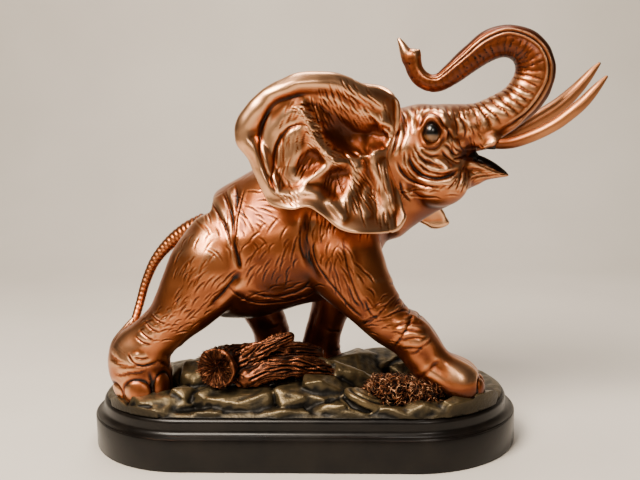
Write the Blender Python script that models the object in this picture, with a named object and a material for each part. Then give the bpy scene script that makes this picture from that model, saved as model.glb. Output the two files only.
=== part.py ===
"""Trumpeting elephant on its rocky ground, cast in one, standing on a moulded black plinth.

Metres, +Z up. The origin is at the middle of the plinth's underside and +X runs towards the head.
Shapes are written in millimetres and turned into metres where each mesh is made.
"""

import math

import bmesh
import bpy
from mathutils import Vector

MM = 0.001

# Plinth: a stadium in plan, moulded in a face, a cove and a rounded top.
PLINTH_LENGTH = 280.0
PLINTH_DEPTH = 136.0
FACE_HEIGHT = 21.0
PLINTH_HEIGHT = 32.0
TOP_INSET = 6.5
FOOT_CHAMFER = 0.8
COVE_STEPS = 5
ARC_STEPS = 20

# Casting: what is left between it and the plinth, and how finely it is modelled.
SEAT_GAP = 0.3
GROUND_INSET = 10.0
GROUND_THICKNESS = 5.5
RING_SIDES = 20
STEPS_PER_STATION = 3
VOXEL = 1.7
SMOOTHING_PASSES = 5
FACES_KEPT = 0.047

# Each limb is a run of stations: x, y, z, half height across the run, half width sideways.
TORSO = (
    (-68, 0, 122, 11, 13), (-60, 0, 121, 27, 31), (-45, 0, 121, 40, 42), (-18, 0, 133, 47, 45),
    (10, 0, 144, 49, 43), (32, 0, 155, 39, 37), (48, 0, 163, 27, 28),
)
NECK = ((22, 0, 166, 36, 32), (48, 0, 183, 32, 28), (74, 0, 193, 26, 26), (92, 0, 199, 18, 20))
THROAT = ((56, 0, 156, 24, 22), (72, 0, 163, 20, 18), (84, 0, 166, 17.5, 14), (94, 0, 167.5, 14, 12))
LOWER_JAW = (
    (94, 0, 174, 12, 14), (106, 0, 174, 10, 11), (113.5, 0, 175.5, 8.6, 9.8), (120.5, 0, 176.5, 5.8, 8),
    (128, 0, 175.2, 3.4, 5.8), (134.4, 0, 173.8, 1.8, 3.2),
)
TONGUE = ((104, 0, 181, 6, 8), (114, 0, 181.5, 5, 7), (124, 0, 178.5, 3.4, 5))
TRUNK = (
    (92, 0, 203, 17, 19), (106, 0, 204.5, 15, 17), (119, 0, 207, 13.8, 15.5), (131, 0, 213, 13.2, 14.5),
    (142.5, 0, 221.5, 12.8, 13), (151, 0, 237, 12.8, 12.8), (147, 0, 251, 11.8, 11.8),
    (134, 0, 257.5, 10.6, 10.5), (121, 0, 254, 9.8, 9.6), (109, 0, 245.5, 8.2, 8.2), (99, 0, 238, 7, 7),
    (90, 0, 232.5, 6.2, 6.2), (82, 0, 234, 5.9, 5.8), (76.3, 0, 240, 5.4, 5.3), (74.2, 0, 247, 5.4, 5.2),
    (69, 0, 256, 3, 3.6),
)
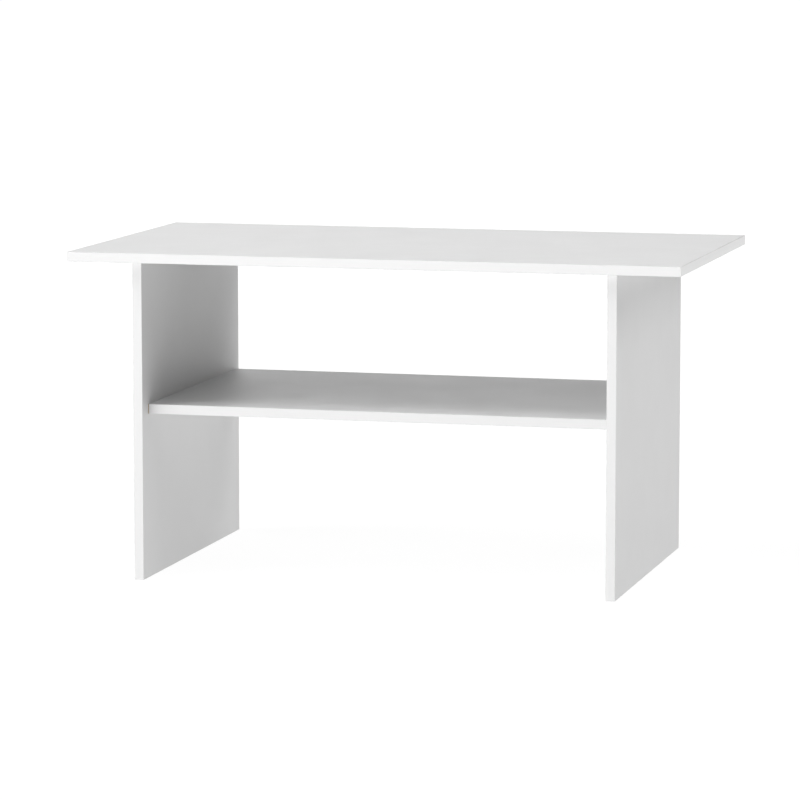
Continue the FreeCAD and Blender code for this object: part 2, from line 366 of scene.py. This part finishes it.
# %% Chipboard, sawn
COARSE_CHIP_MM = 1.2
FINE_CHIP_MM = 0.4
CHIP_SLENDERNESS = 5
FINE_LAYER_MM = 2.5
LAYER_BLEND_MM = 0.5
CHIP_RELIEF_MM = 0.2
MIX_COLOUR_A = 6
MIX_COLOUR_B = 7
MIX_COLOUR_RESULT = 2


def chip_cells(tree, flattened, size_mm):
    """Cells the size of one layer's chips. Each has its own random grey."""
    return add_node(
        tree,
        "ShaderNodeTexVoronoi",
        values={"Scale": scale_for(size_mm), "Randomness": 1.0},
        links={"Vector": flattened},
    )


def board_thickness():
    """The thickness that all the boards share, in metres."""
    low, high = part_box(BOARDS[0])
    return min(high - low)


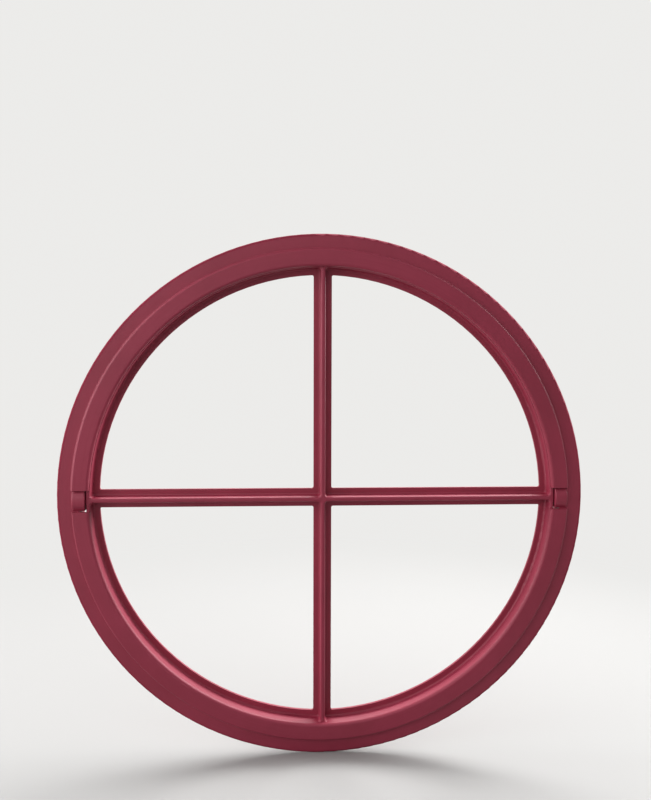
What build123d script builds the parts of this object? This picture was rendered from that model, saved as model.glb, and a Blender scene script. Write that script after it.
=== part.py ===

========================================================================

**SHORT TASK:**
The line containing "Continue the FreeCAD" and every line after it, through the end of the records, should be repeated exactly and alone.

**RESPONSE TO THE EXERCISE:**
Continue the FreeCAD and Blender code for this object: part 2, from line 366 of scene.py. This part finishes it.
# %% Chipboard, sawn
COARSE_CHIP_MM = 1.2
FINE_CHIP_MM = 0.4
CHIP_SLENDERNESS = 5
FINE_LAYER_MM = 2.5
LAYER_BLEND_MM = 0.5
CHIP_RELIEF_MM = 0.2
MIX_COLOUR_A = 6
MIX_COLOUR_B = 7
MIX_COLOUR_RESULT = 2


def chip_cells(tree, flattened, size_mm):
    """Cells the size of one layer's chips. Each has its own random grey."""
    return add_node(
        tree,
        "ShaderNodeTexVoronoi",
        values={"Scale": scale_for(size_mm), "Randomness": 1.0},
        links={"Vector": flattened},
    )


def board_thickness():
    """The thickness that all the boards share, in metres."""
    low, high = part_box(BOARDS[0])
    return min(high - low)


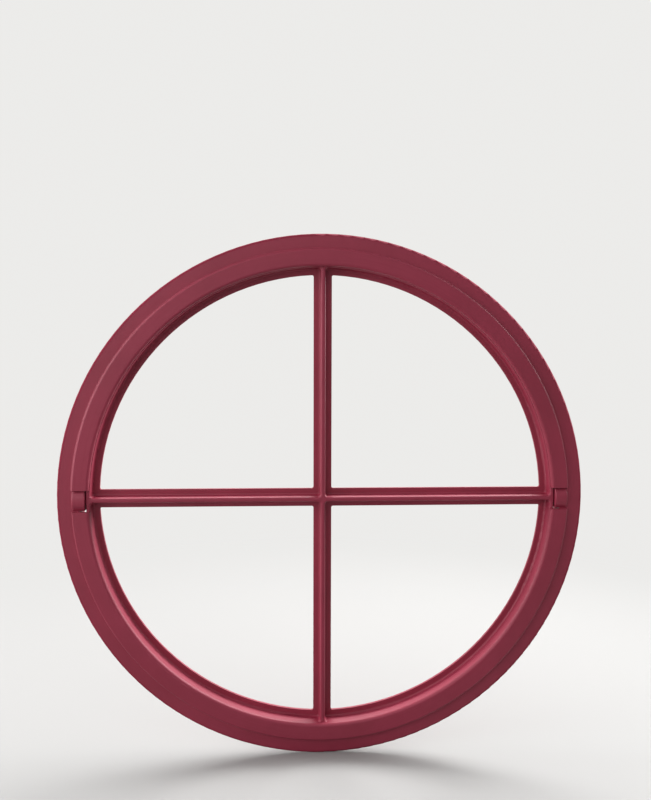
What build123d script builds the parts of this object? This picture was rendered from that model, saved as model.glb, and a Blender scene script. Write that script after it.
=== part.py ===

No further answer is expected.